Goal of the exercise =>
Would you retype all of these records exactly?

**** Given data

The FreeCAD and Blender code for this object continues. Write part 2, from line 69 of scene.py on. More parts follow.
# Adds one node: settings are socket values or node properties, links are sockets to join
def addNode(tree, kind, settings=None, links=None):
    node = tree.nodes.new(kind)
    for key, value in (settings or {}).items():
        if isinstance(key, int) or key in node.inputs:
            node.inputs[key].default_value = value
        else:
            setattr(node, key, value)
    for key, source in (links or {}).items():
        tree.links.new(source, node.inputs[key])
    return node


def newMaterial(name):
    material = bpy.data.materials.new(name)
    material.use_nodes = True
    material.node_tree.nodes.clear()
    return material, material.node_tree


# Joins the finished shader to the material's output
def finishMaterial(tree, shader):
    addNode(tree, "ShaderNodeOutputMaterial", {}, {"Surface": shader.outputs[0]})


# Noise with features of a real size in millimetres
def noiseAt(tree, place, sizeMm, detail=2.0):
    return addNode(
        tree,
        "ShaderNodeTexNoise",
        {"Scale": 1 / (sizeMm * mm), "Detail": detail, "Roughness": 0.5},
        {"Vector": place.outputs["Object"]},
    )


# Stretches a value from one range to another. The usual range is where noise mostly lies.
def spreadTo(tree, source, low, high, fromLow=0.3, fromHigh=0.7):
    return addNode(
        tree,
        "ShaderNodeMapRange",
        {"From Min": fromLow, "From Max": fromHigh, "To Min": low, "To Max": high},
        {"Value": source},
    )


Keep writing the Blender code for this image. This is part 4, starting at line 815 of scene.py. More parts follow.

********

Answer for the task =>
The FreeCAD and Blender code for this object continues. Write part 2, from line 69 of scene.py on. More parts follow.
# Adds one node: settings are socket values or node properties, links are sockets to join
def addNode(tree, kind, settings=None, links=None):
    node = tree.nodes.new(kind)
    for key, value in (settings or {}).items():
        if isinstance(key, int) or key in node.inputs:
            node.inputs[key].default_value = value
        else:
            setattr(node, key, value)
    for key, source in (links or {}).items():
        tree.links.new(source, node.inputs[key])
    return node


def newMaterial(name):
    material = bpy.data.materials.new(name)
    material.use_nodes = True
    material.node_tree.nodes.clear()
    return material, material.node_tree


# Joins the finished shader to the material's output
def finishMaterial(tree, shader):
    addNode(tree, "ShaderNodeOutputMaterial", {}, {"Surface": shader.outputs[0]})


# Noise with features of a real size in millimetres
def noiseAt(tree, place, sizeMm, detail=2.0):
    return addNode(
        tree,
        "ShaderNodeTexNoise",
        {"Scale": 1 / (sizeMm * mm), "Detail": detail, "Roughness": 0.5},
        {"Vector": place.outputs["Object"]},
    )


# Stretches a value from one range to another. The usual range is where noise mostly lies.
def spreadTo(tree, source, low, high, fromLow=0.3, fromHigh=0.7):
    return addNode(
        tree,
        "ShaderNodeMapRange",
        {"From Min": fromLow, "From Max": fromHigh, "To Min": low, "To Max": high},
        {"Value": source},
    )


Keep writing the Blender code for this image. This is part 4, starting at line 815 of scene.py. More parts follow.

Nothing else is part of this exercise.